Though she later told JCI she was sympathetic to the idea of the state’s need to take additional measures to help teachers rated in less affluent, urban districts such as Jersey City, which tend to have tougher classroom environments, parent Gina Po told the round-table it really can’t let them off the hook.
“I’m sick and tired of hearing that Jersey City and New Jersey are different,” insisted Po. “We’re not.”
Po also expressed concern that the revised evaluation program could still be tailored to shielding incompetent teachers from accountability based on the discussions.
James R. Johnson, executive director of the College Preparatory Incentive Program, Inc. of Jersey City, which works with district students, criticized the Christie administration for seemingly trying to put all the blame on teachers based on test scores.

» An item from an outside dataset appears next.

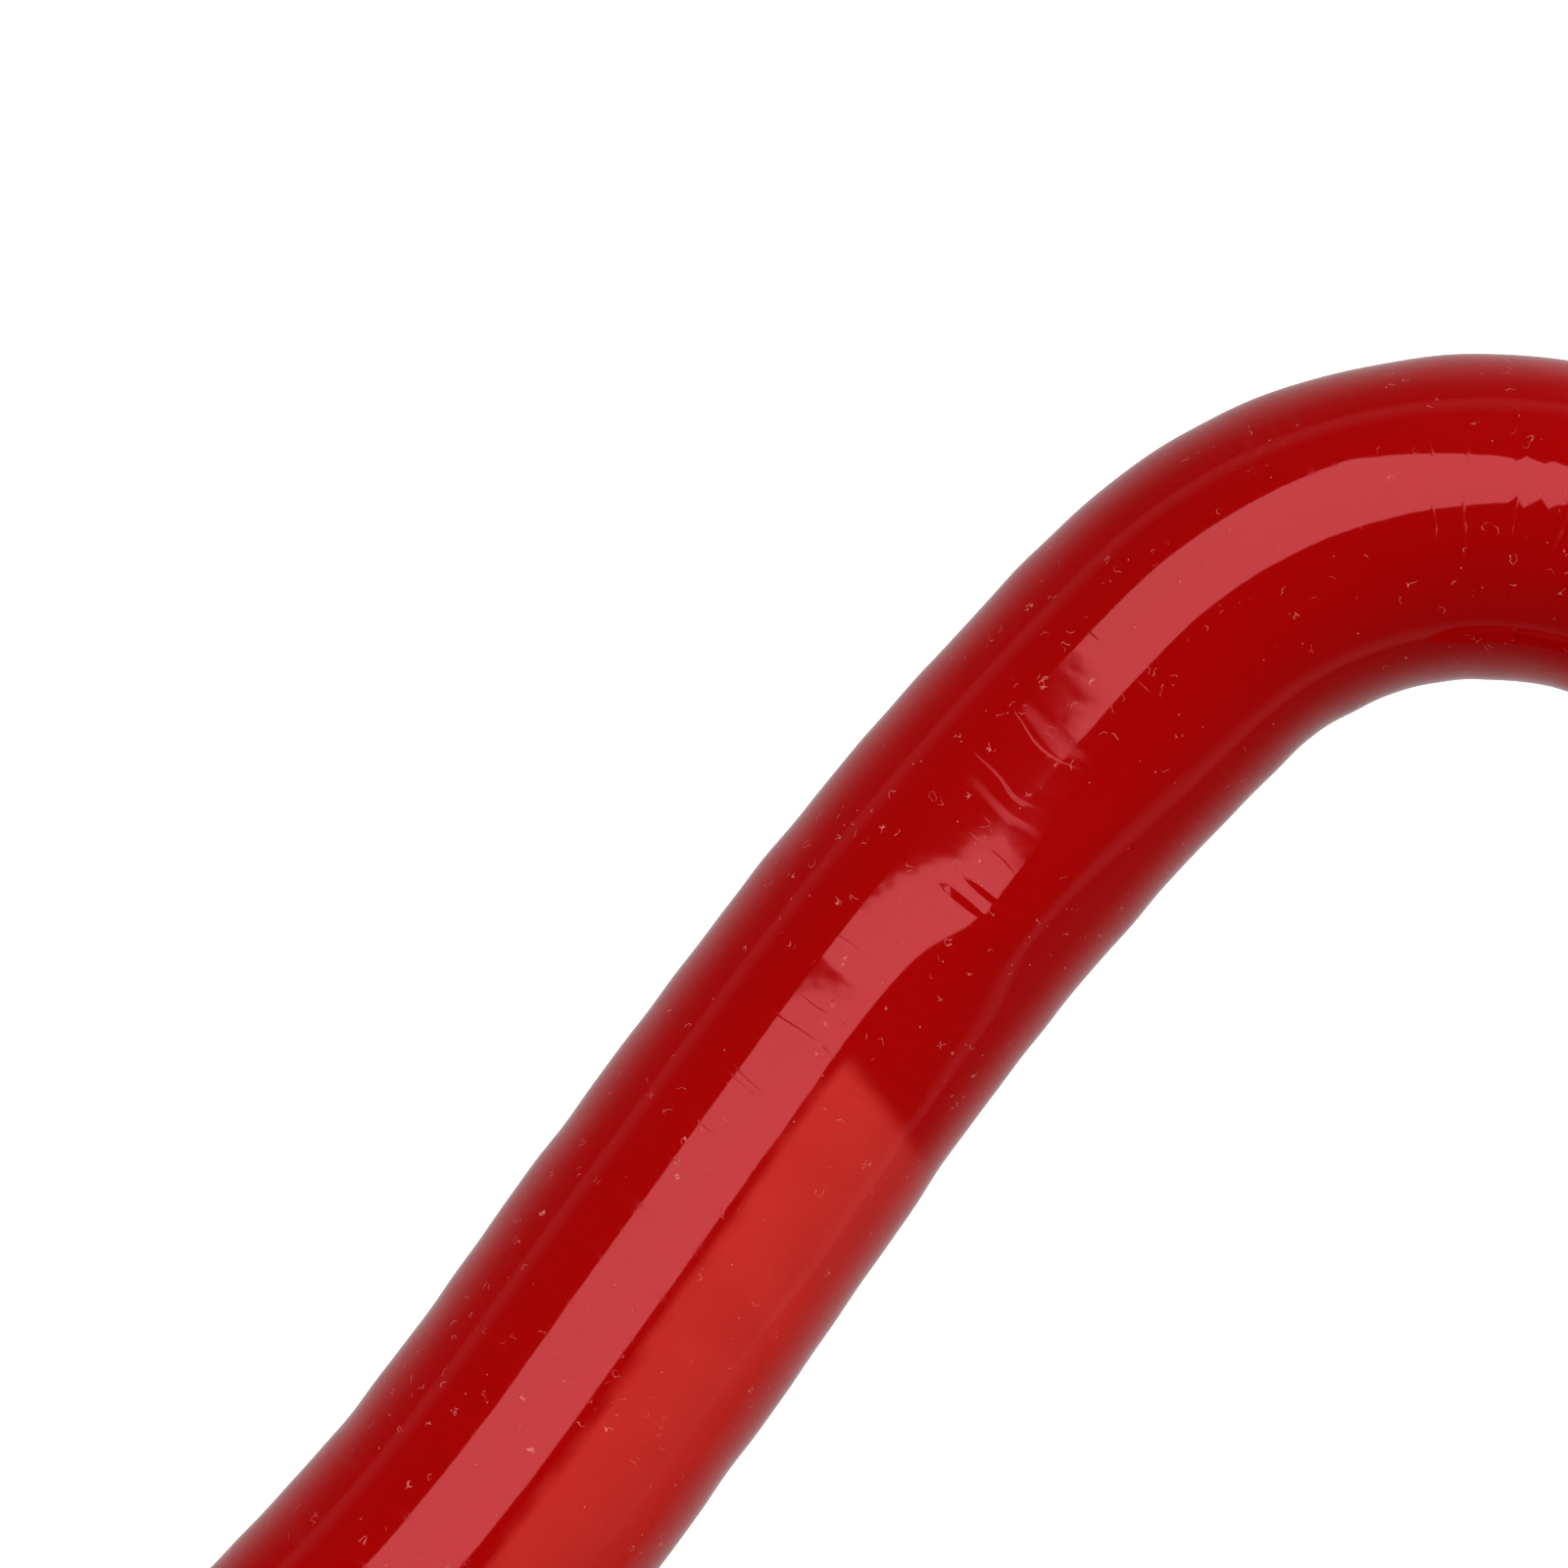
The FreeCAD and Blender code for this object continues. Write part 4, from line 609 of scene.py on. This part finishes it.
mesh = skin("shaft_end_pvc_sleeve", rings_along(both, level, level, np.concatenate([radius, wall]), angle))
hidden = np.zeros(wall.size)
add_values(mesh, loose=np.zeros(radius.size + wall.size),
           along=np.concatenate([np.broadcast_to(s, radius.shape).ravel(), hidden]))
add_piece("shaft_end_pvc_sleeve", mesh, vinyl_red, "shaft", "red_sleeve", "shaft_end_sleeve")


# ------------------------------------------------------------------ tip caps
# Dip-moulded PVC cups, stretched over each sleeve's end: a rolled lip, a slightly slack wall and a
# domed end with the small nipple where the last drop ran off the former.

cap_vinyl = finish("moulded_red_vinyl", IOR=1.5, Specular_IOR_Level=0.8, Specular_Tint=(1.0, 0.4, 0.4))
flow = cap_vinyl.noise(cap_vinyl.place(), 0.22, detail=3)
pimples = cap_vinyl.noise(cap_vinyl.place(), 1.6, detail=3)
handled = cap_vinyl.fade(cap_vinyl.noise(cap_vinyl.place(), 0.6, detail=5), 0.55, 0.68)
dipped = cap_vinyl.between(flow, (0.27, 0.0008, 0.0008), (0.34, 0.002, 0.0018))
cap_vinyl.feed(Base_Color=cap_vinyl.between(handled * 0.2, dipped, (0.48, 0.05, 0.045)),
               Roughness=cap_vinyl.fade(pimples, 0.3, 0.7, 0.12, 0.24) + handled * 0.12,
               Normal=cap_vinyl.relief(pimples, 0.012))


def cap_profile(grip, length, bore, outer, wall):
    """A cup's outline as places along its axis and radii: its rim, its dome, then its bore."""
    lip = [(0.05, bore + 0.25), (0.0, outer - 0.55), (0.12, outer - 0.18), (0.45, outer),
           (0.95, outer - 0.02), (1.3, outer - 0.22), (1.7, outer - 0.3)]
    bend = min(outer * 0.5, length - 3.0)
    turn = np.linspace(0, math.pi / 2, 14)
    edge = outer - 0.3
    dome = [(length - 0.25 - bend + bend * math.sin(a), edge - bend + bend * math.cos(a)) for a in turn]
    flat = [(length - 0.22, (edge - bend) * share) for share in (0.8, 0.6, 0.4)]
    nipple = [(length - 0.15, 0.9), (length - 0.02, 0.6), (length, 0.3), (length, 0.0)]
    inside = [(length - wall, 0.0), (length - wall, bore), (grip * 0.5, bore)]
    return np.array(lip + dome + flat + nipple + inside)


CAP_STEP = 0.6
CAP_WAVES = [(0.02, 9, 2)]


def cap(name, node, body, profile, x, y, heading, foot_x=0.0, outwards=1):
    """A cap turned from its outline, from a place and heading in the bar's plane."""
    angle = round_angles(96)
    steps = []
    for first, second in zip(profile, np.roll(profile, -1, axis=0)):
        pieces = max(1, round(float(np.hypot(*(second - first))) / CAP_STEP))
        steps += [first + (second - first) * part / pieces for part in range(pieces)]
    reach, radius = np.array(steps).T
    slack = np.where(radius > 1, 1, 0)[:, None] * rippled(reach[:, None], angle, CAP_WAVES, 8)
    radius = radius[:, None] + slack
    headings = np.full(len(reach), heading)
    x = x + reach * math.cos(heading)
    y = y + reach * math.sin(heading)
    rings = stand(rings_along(x, y, headings, radius, angle), foot_x, outwards)
    add_piece(name, skin(name, rings), cap_vinyl.owner, body, "red_cap", node)


HOOK_CAP_RADIUS = 6.66
HOOK_CAP_WALL = 1.95
for label, body in (("shaft_hook", "shaft"), ("body_hook", "lock_body")):
    rows, foot_x, outwards = hook_line(label)
    x, y, heading, travelled = rows[-1]
    x -= CAP_GRIP * math.cos(heading)
    y -= CAP_GRIP * math.sin(heading)
    profile = cap_profile(CAP_GRIP, CAP_GRIP, ROD_RADIUS + ROD_GAP, HOOK_CAP_RADIUS, HOOK_CAP_WALL)
    cap(f"{label}_dipped_cap", f"{label}_tip_cap", body, profile, x, y, heading, foot_x, outwards)

end_low, end_high = (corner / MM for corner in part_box("shaft_end_cap"))
END_CAP_GRIP = 8.0
END_CAP_WALL = 2.45
END_CAP_INSET = 0.03
end_radius = (end_high.y - end_low.y) / 2 - END_CAP_INSET
profile = cap_profile(END_CAP_GRIP, end_high.x - end_low.x, shaft_radius + ROD_GAP, end_radius,
                      END_CAP_WALL)
cap("shaft_end_dipped_cap", "shaft_end_cap", "shaft", profile, end_low.x, 0.0, 0.0)


# ------------------------------------------------------------------ welds
# Two MIG beads in the grooves where each hook's foot lies along its bar, laid in overlapping drops
# and painted over with the rest.

paint = finish("painted_weld", IOR=1.5, Coat_Weight=0.3, Coat_Roughness=0.08)
scale = paint.noise(paint.place(), 1.4, detail=4)
paint.feed(Base_Color=paint.between(scale, (0.24, 0.003, 0.003), (0.36, 0.008, 0.007)),
           Roughness=paint.fade(scale, 0.3, 0.7, 0.22, 0.42), Normal=paint.relief(scale, 0.05))

BEAD_DROP = 1.25
BEAD_STEP = 0.12
BEAD_RADIUS = 1.35
BEAD_AROUND = 28
BEAD_OFF_AXIS = 2.15
BEAD_WAVES = [(0.05, 3.3, 1), (0.04, 1.9, 2)]
welds = (("shaft_hook", "shaft", shaft_radius), ("body_hook", "lock_body", tube_radius))
for label, body, bar_radius in welds:
    low, high = (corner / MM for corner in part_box(f"{label}_weld"))
    beads = bpy.data.meshes.new(f"{label}_beads")
    both = bmesh.new()
    for side in (1, -1):
        along = np.arange(low.x, high.x + 0.01, BEAD_STEP)
        drop = (along - low.x) / BEAD_DROP
        fill = np.sqrt(np.clip(1 - (2 * (drop % 1) - 1) ** 2, 0, 1)) * 0.16 + 1.0
        taper = np.sqrt(np.clip(np.minimum(along - low.x, high.x - along) / 1.2, 0, 1))
        angle = round_angles(BEAD_AROUND)
        uneven = rippled(along[:, None], angle, BEAD_WAVES, 7 + side)
        size = (BEAD_RADIUS * fill * taper)[:, None] + uneven
        size = np.maximum(size * np.ones_like(angle), 0.0) * (taper[:, None] > 0)
        y = bar_radius + 0.25 + size * np.sin(angle) * 0.8
        z = bar_height / MM + side * (BEAD_OFF_AXIS + size * np.cos(angle) * 0.9)
        rings = np.stack([np.broadcast_to(along[:, None], y.shape), y, z], axis=-1)
        tips = [np.broadcast_to(ring.mean(0), (1, BEAD_AROUND, 3)) for ring in (rings[0], rings[-1])]
        rings = np.concatenate([tips[0], rings, tips[1]])
        bead = skin("bead", rings)
        both.from_mesh(bead)
        bpy.data.meshes.remove(bead)
    both.to_mesh(beads)
    both.free()
    add_piece(f"{label}_weld_beads", beads, paint.owner, body, "weld", f"{label}_weld")


# ------------------------------------------------------------------ lock head
# Two black nylon shells with a fine spark-eroded texture, screwed together round a zinc casting
# that holds the tube, the shaft's sintered bush, the bolt and the key cylinder.

shell = finish("spark_textured_nylon", IOR=1.46)
sparks = shell.noise(shell.place(), 2.4, detail=4)
moulding = shell.noise(shell.place(), 0.05, detail=3)
rub = shell.rubbed(0.5) * shell.fade(shell.noise(shell.place(), 0.4, detail=5), 0.40, 0.58)
marks = shell.fade(shell.noise(shell.place((0.12, 1.4, 1.4)), 0.8, detail=3), 0.68, 0.73)
black = shell.between(moulding, (0.010, 0.010, 0.011), (0.020, 0.020, 0.021))
black = shell.between(marks * 0.4 + rub * 0.5, black, (0.085, 0.085, 0.088))
shell.feed(Base_Color=black, Roughness=shell.fade(sparks, 0.3, 0.7, 0.38, 0.56) - rub * 0.12,
           Normal=shell.relief(sparks, 0.035))
dress(shell.owner, "head_shell_lower", "head_shell_upper")
die_cast = grained("die_cast_zinc", [(0.36, 0.36, 0.37), (0.50, 0.50, 0.51)],
                   (0.42, 0.60), 1.2, 0.03, Metallic=0.9)
dress(die_cast, "lock_block")
bronze = grained("sintered_bronze", [(0.42, 0.25, 0.11), (0.60, 0.40, 0.20)],
                 (0.34, 0.52), 3.2, 0.012, rub=(0.3, (0.70, 0.52, 0.30)), Metallic=1.0)
dress(bronze, "shaft_bush")
black_oxide = grained("black_oxide", [(0.020, 0.020, 0.022), (0.045, 0.044, 0.046)],
                      (0.30, 0.46), 2.6, 0.008, rub=(0.25, (0.22, 0.21, 0.20)), Metallic=0.6)
dress(black_oxide, "shell_screws", "bolt_bore_plug", "cylinder_set_screw")
ground_steel = grained("ground_steel", [(0.38, 0.38, 0.39), (0.55, 0.55, 0.56)],
                       (0.20, 0.34), 3.0, 0.004, stretch=(1, 0.2, 1), Metallic=1.0)
dress(ground_steel, "lock_bolt", "drive_pin")


# ------------------------------------------------------------------ key cylinder
# Turned brass barrel with a nickelled plug and brass wafers; a polished ring dresses its hole.

machined_brass = grained("machined_brass", [(0.58, 0.40, 0.14), (0.74, 0.55, 0.25)],
                         (0.20, 0.36), 2.0, 0.006, stretch=(0.3, 0.3, 2), Metallic=1.0)
dress(machined_brass, "cylinder_shell", "wafers")
chrome = finish("polished_ring", Metallic=1.0)
turning = chrome.noise(chrome.place((1, 1, 4)), 1.6, detail=3)
smears = chrome.noise(chrome.place(), 0.25, detail=5)
chrome.feed(Base_Color=chrome.between(smears, (0.66, 0.66, 0.67), (0.80, 0.80, 0.81)),
            Roughness=chrome.fade(smears, 0.35, 0.68, 0.06, 0.20), Normal=chrome.relief(turning, 0.002))
dress(chrome.owner, "cylinder_ring")

nickel = finish("worn_nickel_plate", Metallic=1.0)
scratches = nickel.noise(nickel.place((0.3, 3, 0.15)), 2.2, detail=4)
use = nickel.fade(nickel.noise(nickel.place(), 0.45, detail=4), 0.48, 0.62) * nickel.rubbed(0.3)
silver = nickel.between(scratches, (0.56, 0.54, 0.50), (0.70, 0.68, 0.63))
nickel.feed(Base_Color=nickel.between(use, silver, (0.66, 0.48, 0.24)),
            Roughness=nickel.fade(scratches, 0.3, 0.7, 0.14, 0.32), Normal=nickel.relief(scratches, 0.004))
dress(nickel.owner, "plug", "key_blade")


# ------------------------------------------------------------------ key
# Nickelled brass blade, cut on both edges, in a black plastic bow with a satin moulded skin.

bow = finish("satin_key_bow", IOR=1.48)
satin = bow.noise(bow.place(), 3.5, detail=3)
hands = bow.noise(bow.place(), 0.12, detail=5)
edge = bow.rubbed(0.7) * bow.fade(bow.noise(bow.place(), 0.6, detail=4), 0.4, 0.6)
plastic = bow.between(hands, (0.011, 0.011, 0.012), (0.019, 0.019, 0.020))
bow.feed(Base_Color=bow.between(edge * 0.45, plastic, (0.07, 0.07, 0.072)),
         Roughness=bow.fade(hands, 0.35, 0.65, 0.28, 0.48), Normal=bow.relief(satin, 0.012))
dress(bow.owner, "key_bow")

Johnson, whose program has helped 30 city students gain admission to colleges this coming school year, maintained that a good part of the problem for poorly performing students stems from apathetic parents.
“I think teachers are really being made scapegoats,” he told the panel, while conceding “some need to go” if they aren’t doing their job. “There are parents who cannot control their own kids.”
Justin Barra, a DOE spokesman who attended the meeting representing acting commissioner Christopher Cerf, told JCI that any final evaluation program will not simply judge student performance based on test scores between rich and poor districts across the board.
“The final program would evaluate academic performance by tracking student progress and growth among students in other districts with similar socioeconomic backgrounds,” he explained.
The program takes effect in 2013-14 school year, though the evaluations could tart in 2012-13. The Jersey City pilot is based on former New Jersey teacher Charlotte Danielson’s Framework for Teaching, one of four nationally-identified models the participating districts could select.